◆ **Work to be completed**
From the listing, collect all lines containing the word "that".

◆ **Provided data**
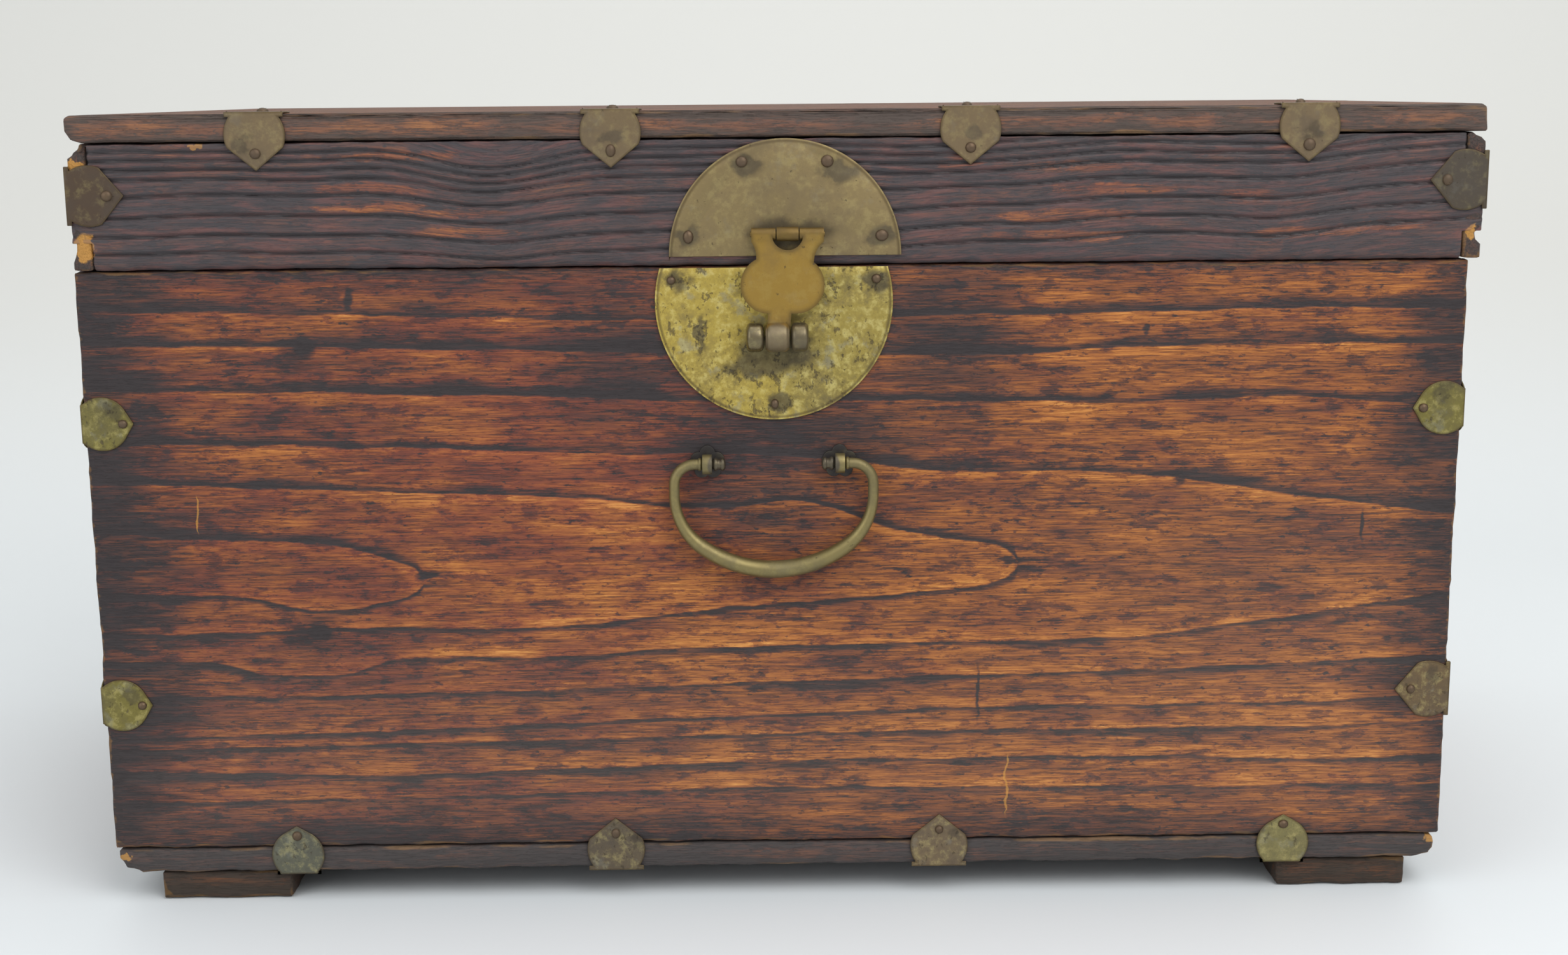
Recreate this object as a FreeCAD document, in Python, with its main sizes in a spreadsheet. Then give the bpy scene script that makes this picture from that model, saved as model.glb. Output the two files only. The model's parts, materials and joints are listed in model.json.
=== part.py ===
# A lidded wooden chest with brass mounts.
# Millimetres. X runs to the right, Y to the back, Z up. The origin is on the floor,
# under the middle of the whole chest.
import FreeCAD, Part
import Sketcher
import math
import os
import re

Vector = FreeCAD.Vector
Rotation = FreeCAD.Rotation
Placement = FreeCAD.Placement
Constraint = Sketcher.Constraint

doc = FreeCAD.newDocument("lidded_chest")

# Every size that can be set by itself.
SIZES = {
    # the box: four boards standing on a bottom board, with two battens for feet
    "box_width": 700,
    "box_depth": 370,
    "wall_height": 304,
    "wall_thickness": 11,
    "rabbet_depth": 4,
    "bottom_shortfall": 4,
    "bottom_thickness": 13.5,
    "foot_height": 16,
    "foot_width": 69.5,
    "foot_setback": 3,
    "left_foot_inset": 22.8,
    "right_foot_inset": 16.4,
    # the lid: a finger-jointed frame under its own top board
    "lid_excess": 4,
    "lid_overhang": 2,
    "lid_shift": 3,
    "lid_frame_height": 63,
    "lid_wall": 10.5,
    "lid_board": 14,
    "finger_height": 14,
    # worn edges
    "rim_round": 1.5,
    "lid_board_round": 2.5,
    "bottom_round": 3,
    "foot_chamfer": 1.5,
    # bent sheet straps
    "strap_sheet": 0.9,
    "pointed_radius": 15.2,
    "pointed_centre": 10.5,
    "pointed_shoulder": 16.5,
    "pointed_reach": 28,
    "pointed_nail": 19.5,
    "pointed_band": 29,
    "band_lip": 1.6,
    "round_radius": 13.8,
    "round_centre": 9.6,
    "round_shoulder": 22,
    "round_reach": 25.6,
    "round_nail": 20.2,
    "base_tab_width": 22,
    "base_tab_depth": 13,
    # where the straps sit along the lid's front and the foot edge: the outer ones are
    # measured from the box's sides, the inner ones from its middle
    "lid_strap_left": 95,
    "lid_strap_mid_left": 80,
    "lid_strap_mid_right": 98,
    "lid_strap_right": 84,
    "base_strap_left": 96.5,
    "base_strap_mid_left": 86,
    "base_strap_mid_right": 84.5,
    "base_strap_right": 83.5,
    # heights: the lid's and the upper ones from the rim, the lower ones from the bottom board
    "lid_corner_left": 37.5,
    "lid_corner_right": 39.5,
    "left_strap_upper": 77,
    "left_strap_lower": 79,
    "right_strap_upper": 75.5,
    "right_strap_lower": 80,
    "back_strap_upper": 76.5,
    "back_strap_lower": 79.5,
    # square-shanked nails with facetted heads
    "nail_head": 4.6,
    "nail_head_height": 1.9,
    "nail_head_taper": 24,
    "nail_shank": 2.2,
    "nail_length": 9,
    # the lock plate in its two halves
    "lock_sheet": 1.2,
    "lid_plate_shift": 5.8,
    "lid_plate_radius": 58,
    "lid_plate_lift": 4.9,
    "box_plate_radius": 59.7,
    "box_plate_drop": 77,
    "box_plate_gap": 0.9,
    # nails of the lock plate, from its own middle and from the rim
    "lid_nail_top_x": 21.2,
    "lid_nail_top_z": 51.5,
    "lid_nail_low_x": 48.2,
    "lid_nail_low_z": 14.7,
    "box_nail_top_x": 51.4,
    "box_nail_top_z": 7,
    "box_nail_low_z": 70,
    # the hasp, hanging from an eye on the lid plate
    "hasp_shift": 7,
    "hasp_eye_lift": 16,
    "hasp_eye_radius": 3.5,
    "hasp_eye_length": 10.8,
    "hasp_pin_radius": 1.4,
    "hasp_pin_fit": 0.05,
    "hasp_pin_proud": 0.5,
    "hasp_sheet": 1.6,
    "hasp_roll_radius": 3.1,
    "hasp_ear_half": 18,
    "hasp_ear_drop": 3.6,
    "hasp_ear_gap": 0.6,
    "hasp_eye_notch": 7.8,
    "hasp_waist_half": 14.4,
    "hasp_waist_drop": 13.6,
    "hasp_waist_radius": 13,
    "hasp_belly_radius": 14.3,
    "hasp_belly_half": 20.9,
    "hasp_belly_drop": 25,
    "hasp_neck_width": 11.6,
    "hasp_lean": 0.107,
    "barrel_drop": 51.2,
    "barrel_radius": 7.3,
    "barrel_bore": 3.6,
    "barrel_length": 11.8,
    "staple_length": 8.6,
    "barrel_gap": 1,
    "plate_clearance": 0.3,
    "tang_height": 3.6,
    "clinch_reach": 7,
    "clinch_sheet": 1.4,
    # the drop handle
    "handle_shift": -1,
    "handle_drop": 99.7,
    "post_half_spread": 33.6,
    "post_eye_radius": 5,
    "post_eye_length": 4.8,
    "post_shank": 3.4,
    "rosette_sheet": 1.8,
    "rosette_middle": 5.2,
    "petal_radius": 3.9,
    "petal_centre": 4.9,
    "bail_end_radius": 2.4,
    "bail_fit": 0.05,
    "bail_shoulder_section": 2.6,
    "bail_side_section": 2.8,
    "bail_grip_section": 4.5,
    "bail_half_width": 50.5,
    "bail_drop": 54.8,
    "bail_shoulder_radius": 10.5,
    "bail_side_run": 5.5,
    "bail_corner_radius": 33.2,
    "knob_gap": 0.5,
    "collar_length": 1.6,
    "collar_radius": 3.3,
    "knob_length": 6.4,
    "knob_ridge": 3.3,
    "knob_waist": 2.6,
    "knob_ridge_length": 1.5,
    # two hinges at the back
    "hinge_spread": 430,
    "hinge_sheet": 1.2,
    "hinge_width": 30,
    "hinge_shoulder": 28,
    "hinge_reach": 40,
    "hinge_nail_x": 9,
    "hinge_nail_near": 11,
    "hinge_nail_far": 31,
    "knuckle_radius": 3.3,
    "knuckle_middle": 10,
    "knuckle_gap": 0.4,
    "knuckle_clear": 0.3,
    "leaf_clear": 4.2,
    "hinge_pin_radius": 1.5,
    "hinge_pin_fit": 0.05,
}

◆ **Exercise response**
Recreate this object as a FreeCAD document, in Python, with its main sizes in a spreadsheet. Then give the bpy scene script that makes this picture from that model, saved as model.glb. Output the two files only. The model's parts, materials and joints are listed in model.json.
# Every size that can be set by itself.